One might ask why this most popular of web comics seems of so little interest to people who have been enmeshed in the form for decades. Perhaps it is a sign of old age—a precursor to obsolescence—the critics of the Epoch of Paper failing to accede to or embrace this new era of passionate, cold-blooded impersonality.
In fact, xkcd seems of primary interest to people with only a cursory interest in the comics form. Its popularity has led to its share of avid detractors and affectionate side swipes ladling life and tender connections into the autistic aloneness of the strip. Yet virtually every article I’ve read about “Time” has boiled down to information—links to where to see it, links to discussions, and an almost a priori belief in its worth and merit. The Economist, for example, lets us know that the strip is beloved by “geeks and teachers alike” and that “readers of Mr. Munroe’s strips are clever dicks” (said affectionately and admiringly). Tellingly, it begins by comparing “Time” to a science and engineering project, the Long Now Foundation’s 10,000 year clock.
To criticize “Time” would seem to be as worthwhile as criticizing a Twinkie. You might want to dissect a Twinkie, copy a Twinkie, study the cultural history of the Twinkie, make jokes about its place in the annals of law, and enunciate its status in American society but few would question its value—which for all intents and purposes can be summarized in the word, “Mmmm!”

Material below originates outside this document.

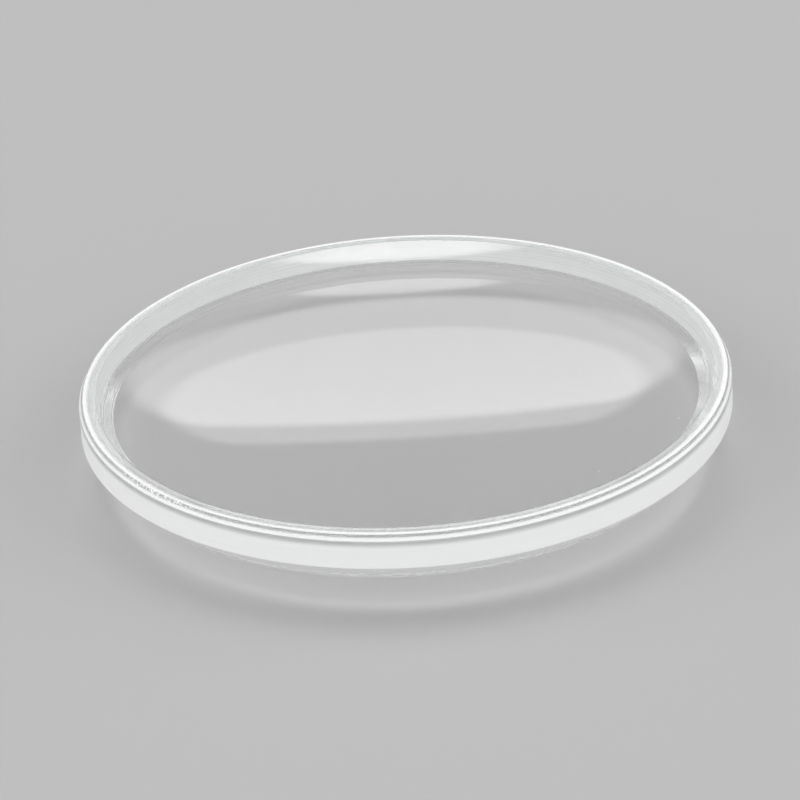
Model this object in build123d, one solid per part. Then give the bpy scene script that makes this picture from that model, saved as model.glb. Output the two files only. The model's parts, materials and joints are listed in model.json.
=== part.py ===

This is not to deny “Time” the status of art. Lord knows, being a Twinkie (or even a lump of shit) hasn’t been a barrier to being art for a few decades. In fact, it’s not hard to see a future where a comic like Watchmen will be dismissed as a bloated, flatulent mess—a kind of in-bred salon art—when compared to the technological simplicity of “Time”; a comic where form, function, and viewership are completely in sync with this age of information and technology: outsourcing emotion to its readers, fostering communality, creating a journey and puzzle without end like the ethereal substance which hosts it and this article you are reading.